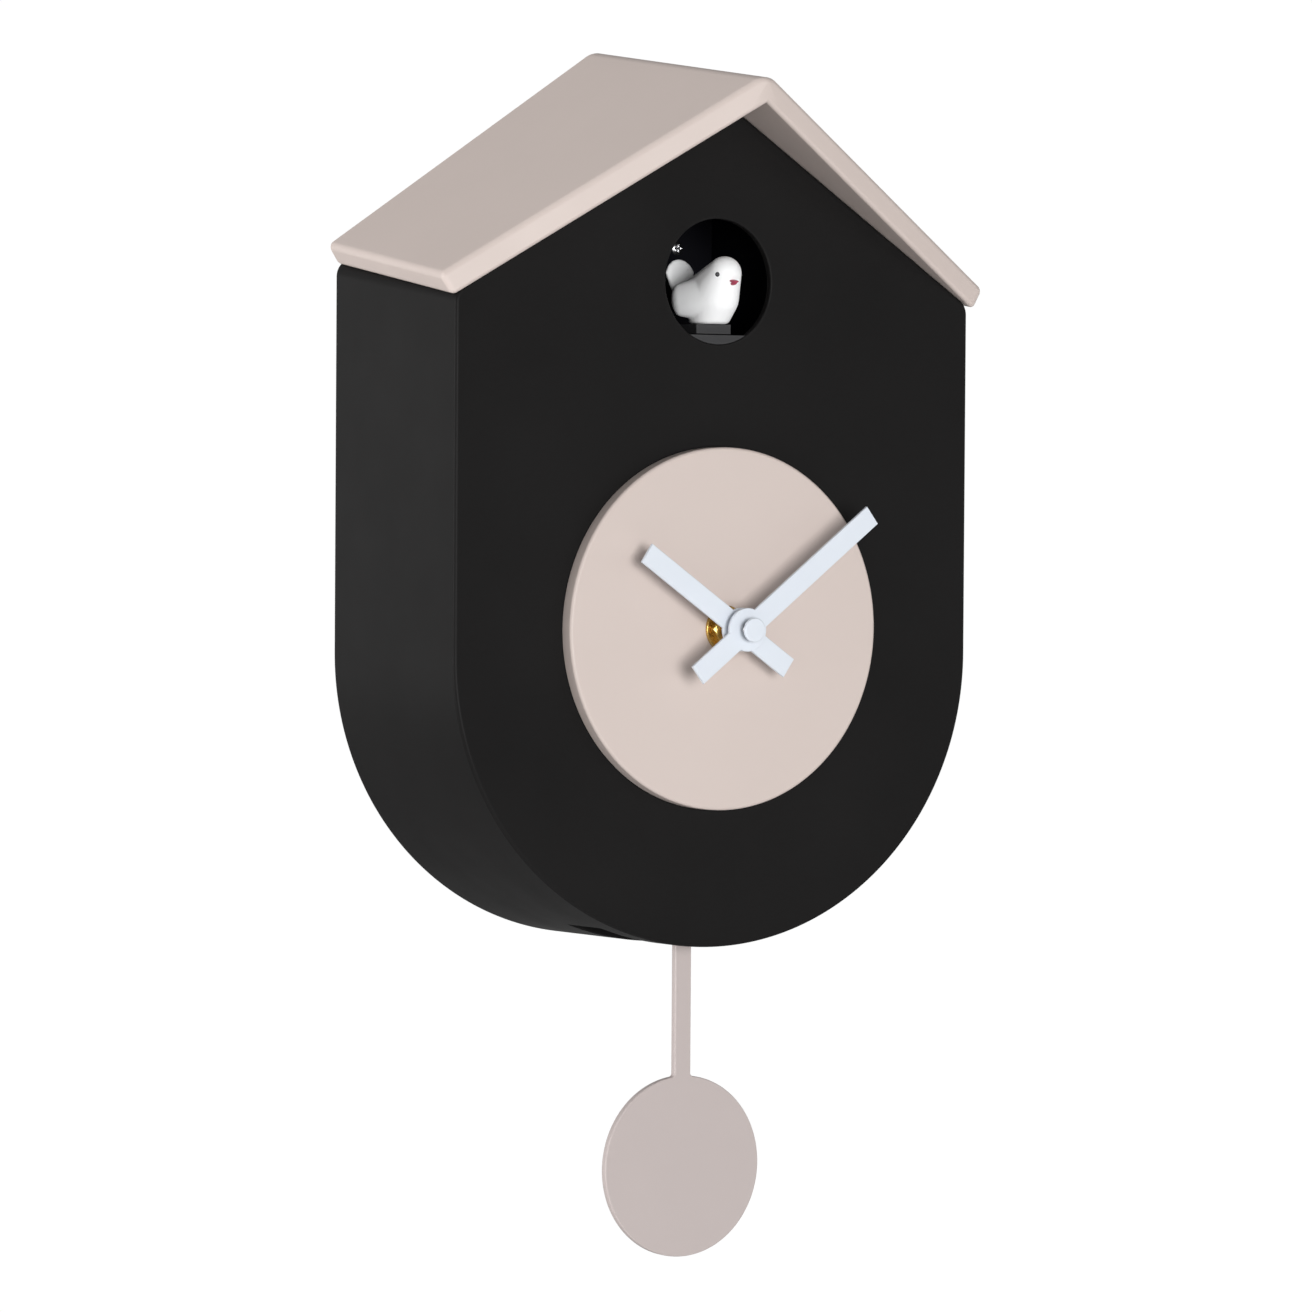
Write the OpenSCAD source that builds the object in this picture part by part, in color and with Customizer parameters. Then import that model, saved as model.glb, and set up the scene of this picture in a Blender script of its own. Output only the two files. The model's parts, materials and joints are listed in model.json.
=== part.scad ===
// Wall-hung quartz cuckoo clock: an arch-bottomed case under a tilted gable roof, a plain round dial,
// a bird on a motor-driven slide behind a round window, and a flat swinging pendulum.
// Millimetres. +Z up, +X to the right of a person facing the clock, front towards -Y.
// The origin is the centre of the keyhole in the hanger plate, on the plane that meets the wall.
// Inside the modules, positions are counted from the centre of the case's arch on its front face.

/* [Case] */
// Width of the case
case_w = 207.8; // [200:0.1:215]
// Depth of the case from its front face to the wall
case_d = 80.5; // [80:0.5:84]
// Height of the arch below its centre
arch_h = 99.5; // [97:0.1:104]
// Thickness of the moulded case walls
wall = 2.5; // [2:0.1:2.6]
// Width of the slot for the pendulum in the underside
slot_w = 76; // [60:1:80]
// Height of the keyhole above the arch centre
hang_z = 160; // [158:1:164]

/* [Roof] */
// Slope of each side of the roof, in degrees
roof_pitch = 33.4; // [31:0.1:34.5]
// Fall of the ridge towards the front, in degrees
roof_fall = 7.5; // [5:0.1:9]
// Height of the gable's peak above the arch centre, at the front face
apex_z = 190.5; // [187:0.5:193]
// Thickness of the roof
roof_t = 8.4; // [6:0.1:9]
// Width over the eaves at their front ends
roof_w = 216; // [213:0.5:219]
// Width over the eaves at the wall
roof_back_w = 211; // [211:0.5:216]
// How far the ridge stands out past the front face
ridge_reach = 30; // [20:0.5:34]
// How far the eaves stand out past the front face
eave_reach = 1; // [0.5:0.5:8]

/* [Dial and hands] */
// Radius of the dial disc
dial_r = 61.8; // [56:0.1:64]
// Thickness of the dial disc
dial_t = 5.6; // [4:0.1:5.8]
// Height of the dial centre above the arch centre
dial_z = 9.3; // [8:0.1:11]
// Length of the minute hand from the centre
minute_len = 64; // [50:1:68]
// Length of the minute hand's tail
minute_tail = 25; // [15:1:28]
// Length of the hour hand from the centre
hour_len = 46; // [36:1:48]
// Length of the hour hand's tail
hour_tail = 23.5; // [15:0.5:25]
// Width of the hands
hand_w = 7.4; // [5:0.1:8]
// Minutes past ten that the hands show
minutes = 8.75; // [0:0.25:59]

/* [Window and bird] */
// Radius of the round window
window_r = 21.4; // [21:0.1:23]
// Height of the window's centre above the arch centre
window_z = 127.4; // [126:0.1:128]
// Radius of the bird's head
head_r = 5.8; // [5:0.1:6]

/* [Pendulum] */
// Radius of the pendulum's disc
bob_r = 31.2; // [26:0.1:34]
// Height of the pendulum's pivot above the arch centre
pivot_z = -27; // [-28:0.5:-26]
// Distance from the pivot to the disc's centre
bob_drop = 149.3; // [140:0.1:155]
// Width of the pendulum's rod
rod_w = 6.5; // [5:0.1:7]

/* [Hidden] */
$fn = 96;

ARCH_STEPS = 72;
TALL = 300;
GAP = 0.2;
RUNNING = 0.05;
SCREW_R = 1.25;
SCREW_HEAD_R = 2.6;

// Back cover: a plate set in from the rim of the case.
cover_y = 72;
cover_t = 2.5;
cover_back = cover_y + cover_t;
rim_gap = wall + 0.3;
cover_posts = [[-78, 108], [78, 108], [-84, -30], [84, -30]];
roof_posts = [[-60, 22], [60, 22], [-60, 60], [60, 60]];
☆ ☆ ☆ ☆
Objective — Please give an exact restatement of only the lines from the beginning of the material above to the line with "its front face.", inclusive.

Solution to this exercise —
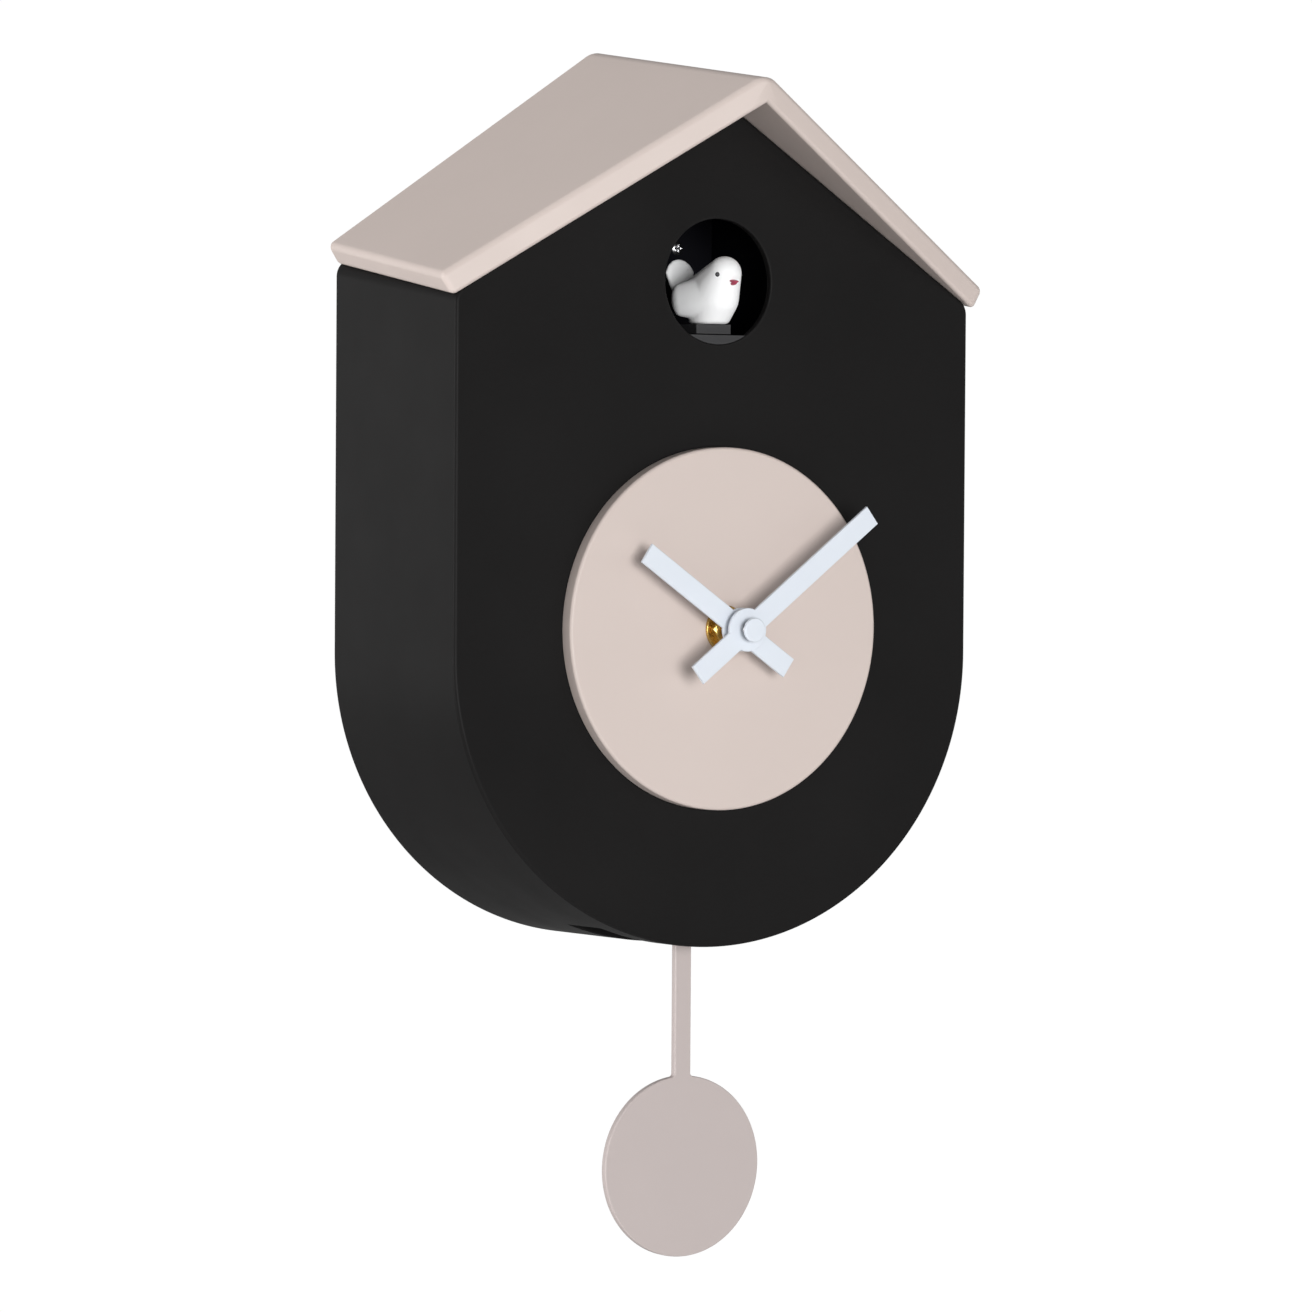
Write the OpenSCAD source that builds the object in this picture part by part, in color and with Customizer parameters. Then import that model, saved as model.glb, and set up the scene of this picture in a Blender script of its own. Output only the two files. The model's parts, materials and joints are listed in model.json.
=== part.scad ===
// Wall-hung quartz cuckoo clock: an arch-bottomed case under a tilted gable roof, a plain round dial,
// a bird on a motor-driven slide behind a round window, and a flat swinging pendulum.
// Millimetres. +Z up, +X to the right of a person facing the clock, front towards -Y.
// The origin is the centre of the keyhole in the hanger plate, on the plane that meets the wall.
// Inside the modules, positions are counted from the centre of the case's arch on its front face.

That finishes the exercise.